Evolution and Control of Oblique Detonation Wave Structure in Unsteady Inflow

Abstract

Oblique detonation engines have promising applications in hypersonic propulsion due to their compact combustor and high thermal efficiency. However, it is still challenging to achieve stabilized oblique detonation wave in a broad range of flight conditions. This work aims to study the evolution of oblique detonation wave structure in an unsteady inflow with sinusoidal velocity disturbance and to propose a control method to maintain a stable oblique detonation wave in an unsteady inflow. Simulations are conducted for oblique detonation waves in a stoichiometric hydrogen/air mixture, and the detailed chemistry is considered. Results demonstrate that for low-frequency inflow disturbances the autoignition point on the wedge exhibits a smooth trajectory. In contrast, high-frequency inflow disturbances give rise to a new reaction front that subsequently triggers a detonation wave within the induction region, resulting in an abnormal path for the autoignition point.
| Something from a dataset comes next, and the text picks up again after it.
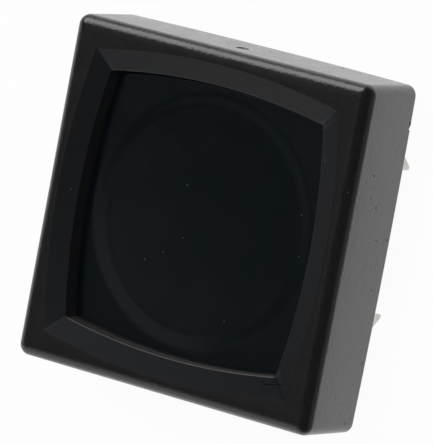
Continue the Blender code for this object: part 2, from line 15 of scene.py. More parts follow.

A proportional controller is effectively used to maintain the autoignition point at the desired position, thus stabilizing the oblique detonation wave in unsteady inflow conditions. By implementing the proportional controller, the oblique detonation wave retains relative stability. Moreover, the proportional controller exhibits robust performance in nonideal inflows affected by other types of disturbances, including temperature and attack angle perturbations.